What Are Interest Rates?

At their core, interest rates represent the cost of borrowing money or the reward for saving it. When you take out a loan—whether it’s a mortgage, car loan, or credit card balance—you pay interest as a percentage of the amount borrowed. On the other hand, when you deposit money in a savings account, the bank pays you interest as an incentive to keep your money there.

Central banks, such as the Federal Reserve in the United States or the European Central Bank in Europe, set benchmark interest rates that influence the entire financial system. These rates are adjusted to control inflation, stabilize the economy, and encourage or discourage spending.

How Interest Rates Affect Borrowing

One of the most immediate ways interest rates impact your wallet is through borrowing costs. When interest rates rise, loans become more expensive. This means higher monthly payments for mortgages, personal loans, and credit cards.

For example, if you have a variable-rate mortgage, an increase in interest rates can significantly raise your monthly payment. Even a small percentage increase can translate into hundreds of extra dollars per month, especially for large loans.

Credit cards are particularly sensitive to interest rate changes. Most credit cards have variable rates tied to benchmark rates, so when interest rates go up, so does the cost of carrying a balance. This can make it much harder to pay off debt over time.

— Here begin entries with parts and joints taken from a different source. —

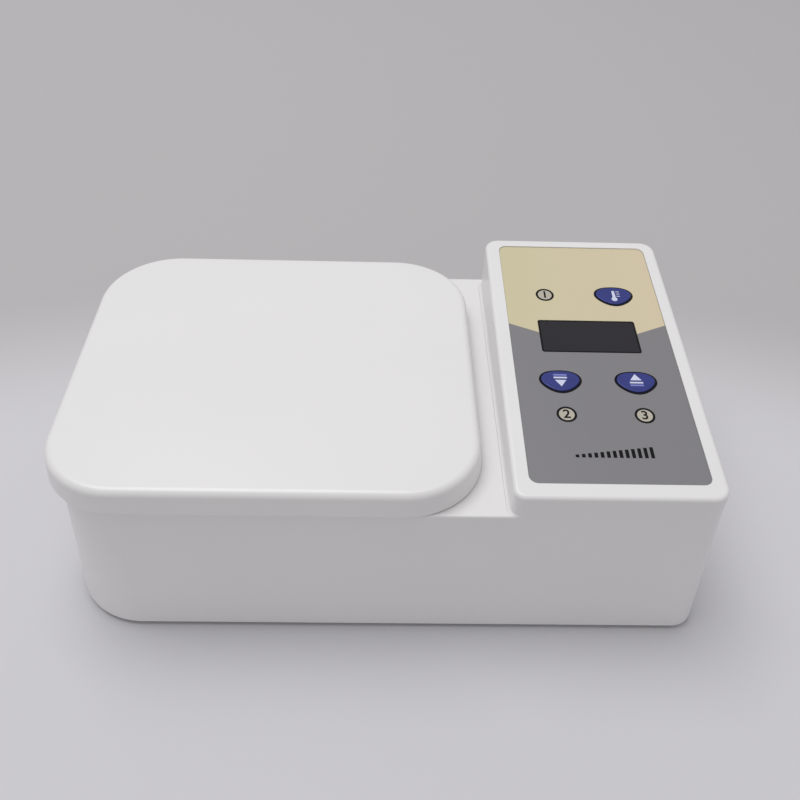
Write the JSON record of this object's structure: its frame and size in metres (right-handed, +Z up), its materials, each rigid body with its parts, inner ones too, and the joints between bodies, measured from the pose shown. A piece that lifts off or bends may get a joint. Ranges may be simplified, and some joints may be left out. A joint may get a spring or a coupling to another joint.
{
  "type": "wax melter",
  "caption": "Bench-top wax melter: white moulded body, lift-off lid over a pan of wells, and a raised sloping control panel with a digital display and keys.",
  "frame": {"origin": "on the bench, below the middle of the whole object's box", "axes": "+X towards the control panel, -Y towards the user, +Z up"},
  "size_m": [0.2282, 0.1394, 0.0786],
  "materials": {
    "shell_plastic": "moulded, satin gloss",
    "lid_plastic": "moulded, satin gloss",
    "base_plastic": "moulded, fine grain",
    "foot_rubber": "matt",
    "pan_aluminium": "cast, bead blasted",
    "gasket_silicone": "matt",
    "fastener_steel": "zinc plated",
    "heater_silicone": "woven face",
    "clamp_aluminium": "rolled",
    "insulation_fibre": "felted",
    "shield_steel": "galvanised",
    "sensor_nickel": "plated",
    "cutout_phenolic": "moulded",
    "label_film": "printed film, fine grain",
    "window_acrylic": "polished",
    "key_blue": "moulded",
    "switch_black": "moulded",
    "rocker_black": "moulded",
    "pin_nickel": "plated",
    "board_laminate": "solder mask",
    "display_case": "moulded",
    "lamp_epoxy": "clear",
    "core_iron": "varnished laminations",
    "winding_tape": "tape",
    "relay_blue": "moulded",
    "capacitor_sleeve": "shrink sleeve",
    "fuse_glass": "clear",
    "clip_tin": "tinned",
    "terminal_green": "moulded",
    "lead_silicone": "silicone sleeve",
    "ribbon_grey": "flat cable"
  },
  "bodies": {
    "base": {"base_plate": "base_plastic", "base_screws": "fastener_steel", "capacitor": "capacitor_sleeve", "clamp_plate": "clamp_aluminium", "cutout_screws": "fastener_steel", "display_board": "board_laminate", "display_board_screws": "fastener_steel", "display_window": "window_acrylic", "earth_lead": "lead_silicone", "foot_front_left": "foot_rubber", "foot_front_right": "foot_rubber", "foot_rear_left": "foot_rubber", "foot_rear_right": "foot_rubber", "fuse": "fuse_glass", "fuse_clips": "clip_tin", "heat_shield": "shield_steel", "heater_leads": "lead_silicone", "heater_mat": "heater_silicone", "heater_terminals": "terminal_green", "housing": "shell_plastic", "indicator_lamps": "lamp_epoxy", "inlet_pins": "pin_nickel", "insulation_pad": "insulation_fibre", "key_switches": "switch_black", "label_film": "label_film", "led_display": "display_case", "mains_inlet": "switch_black", "mains_leads": "lead_silicone", "mains_terminals": "terminal_green", "melting_pan": "pan_aluminium", "pan_gasket": "gasket_silicone", "pan_nuts": "fastener_steel", "pan_studs": "fastener_steel", "pan_washers": "fastener_steel", "power_board": "board_laminate", "power_board_screws": "fastener_steel", "relay": "relay_blue", "ribbon_cable": "ribbon_grey", "ribbon_connectors": "switch_black", "rocker_switch_body": "switch_black", "rocker_switch_tabs": "pin_nickel", "sensor_lead": "lead_silicone", "sensor_screw": "fastener_steel", "stack_nuts": "fastener_steel", "stack_studs": "fastener_steel", "temperature_sensor": "sensor_nickel", "thermal_cutout": "cutout_phenolic", "transformer_core": "core_iron", "transformer_winding": "winding_tape"},
    "lid": {"lid": "lid_plastic"},
    "rocker": {"rocker": "rocker_black"},
    "key_down": {"key_down": "key_blue", "key_plunger_down": "switch_black"},
    "key_up": {"key_up": "key_blue", "key_plunger_up": "switch_black"},
    "key_unit": {"key_unit": "key_blue", "key_plunger_unit": "switch_black"}
  },
  "joints": [
    {"name": "lid_lift", "type": "slide", "parent": "base", "child": "lid", "axis": [0, 0, 1], "range_m": [0, 0.08]},
    {"name": "key_down_press", "type": "slide", "parent": "base", "child": "key_down", "axis": [0, 0.083, -0.9966], "range_m": [0, 0.0005], "stiffness_N_per_m": 2500, "springref_m": -0.0001},
    {"name": "key_up_press", "type": "slide", "parent": "base", "child": "key_up", "axis": [0, 0.083, -0.9966], "range_m": [0, 0.0005], "stiffness_N_per_m": 2500, "springref_m": -0.0001},
    {"name": "key_unit_press", "type": "slide", "parent": "base", "child": "key_unit", "axis": [0, 0.083, -0.9966], "range_m": [0, 0.0005], "stiffness_N_per_m": 2500, "springref_m": -0.0001},
    {"name": "rocker_tilt", "type": "hinge", "parent": "base", "child": "rocker", "pos_m": [0.0817, 0.0655, 0.03], "axis": [1, 0, 0], "range_deg": [0, 22]}
  ]
}
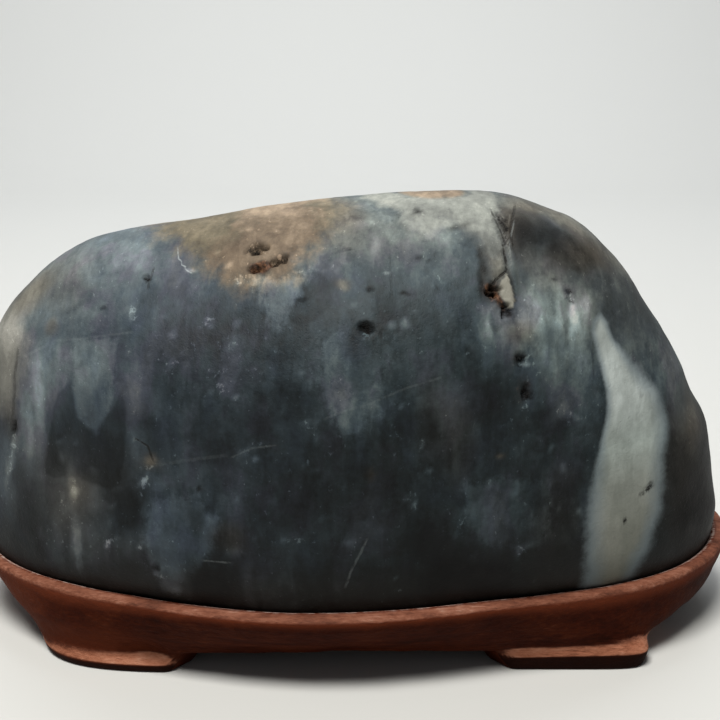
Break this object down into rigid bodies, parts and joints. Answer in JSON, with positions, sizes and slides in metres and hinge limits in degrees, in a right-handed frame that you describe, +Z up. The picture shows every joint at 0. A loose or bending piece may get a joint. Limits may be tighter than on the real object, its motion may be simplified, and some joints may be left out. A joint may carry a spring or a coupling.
{
  "type": "suiseki",
  "caption": "Long water-worn viewing stone with a sloping top, worn pits and an open fissure, resting in a carved wooden stand with lipped feet.",
  "frame": {"origin": "under the middle of the bounding box, on the surface that the feet stand on", "axes": "+Z up, +X to the right along the stone's length, -Y towards the show face"},
  "size_m": [0.275, 0.1432, 0.1479],
  "materials": {
    "stone": "satin, water-worn",
    "stand": "matte red-brown stain"
  },
  "bodies": {
    "root": {"stone": "stone", "stand": "stand"}
  },
  "joints": []
}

Conversely, when interest rates are low, borrowing becomes cheaper. This encourages people to take out loans, buy homes, and invest in big purchases, stimulating economic activity.

The Effect on Savings and Investments

Interest rates don’t just affect borrowers—they also have a significant impact on savers and investors.

When interest rates rise, savings accounts, certificates of deposit (CDs), and other fixed-income investments typically offer higher returns. This can be beneficial for individuals who rely on interest income, such as retirees.

However, higher interest rates can have a negative impact on certain investments, particularly stocks. As borrowing costs increase for companies, their profits may decline, leading to lower stock prices. Additionally, investors may shift their money from stocks to safer, interest-bearing assets.

On the other hand, when interest rates are low, savings accounts tend to offer minimal returns, sometimes barely keeping up with inflation. This often pushes investors to seek higher returns in the stock market or other riskier assets.

Inflation and Purchasing Power

Interest rates are closely linked to inflation, which directly affects your purchasing power. Central banks often raise interest rates to combat high inflation by reducing spending and slowing down the economy.

While this can help stabilize prices over time, it can also make everyday expenses feel more burdensome in the short term. Higher interest rates can lead to increased costs for goods and services, as businesses pass on their higher borrowing costs to consumers.

On the flip side, when interest rates are low, inflation may rise because people are spending more. While this can boost economic growth, it can also erode the value of your money if wages do not keep pace with rising prices.

Impact on Housing and Real Estate

The housing market is one of the sectors most sensitive to interest rate changes. Mortgage rates are closely tied to benchmark interest rates, meaning that any increase can significantly affect affordability.

When interest rates rise, fewer people can afford to buy homes, leading to decreased demand and potentially lower property prices. For homeowners with adjustable-rate mortgages, this can mean higher monthly payments.

In contrast, low interest rates make mortgages more affordable, often leading to a surge in home buying and rising property values. This can benefit homeowners but may make it harder for first-time buyers to enter the market.

Everyday Financial Decisions

Interest rates influence many of the financial decisions you make daily, often without you realizing it. For instance:

  • Buying a car: Higher rates mean higher loan payments.
  • Using credit cards: Carrying a balance becomes more expensive.
  • Saving money: Higher rates can encourage saving rather than spending.
  • Investing: Market conditions shift based on rate changes.

Even businesses adjust their pricing, hiring, and investment strategies based on interest rates, which indirectly affects job opportunities and wages.

How to Protect Your Finances

Given the significant impact of interest rates, it’s important to take proactive steps to protect your finances:

  1. Manage debt wisely: Pay down high-interest debt as quickly as possible, especially when rates are rising.
  2. Consider fixed-rate loans: Locking in a fixed interest rate can provide stability in uncertain times.
  3. Build an emergency fund: Having savings can help you avoid relying on expensive credit.
  4. Diversify investments: Spread your investments across different asset classes to reduce risk.
  5. Stay informed: Keep an eye on central bank decisions and economic trends.

The Bigger Picture

Interest rates are a powerful tool used by policymakers to guide the economy, but their effects ripple down to individuals in very real ways. Whether you’re borrowing, saving, or investing, changes in interest rates can influence your financial well-being.

Understanding these dynamics allows you to adapt your strategy and make more informed decisions. Instead of reacting to changes, you can anticipate them and position yourself accordingly.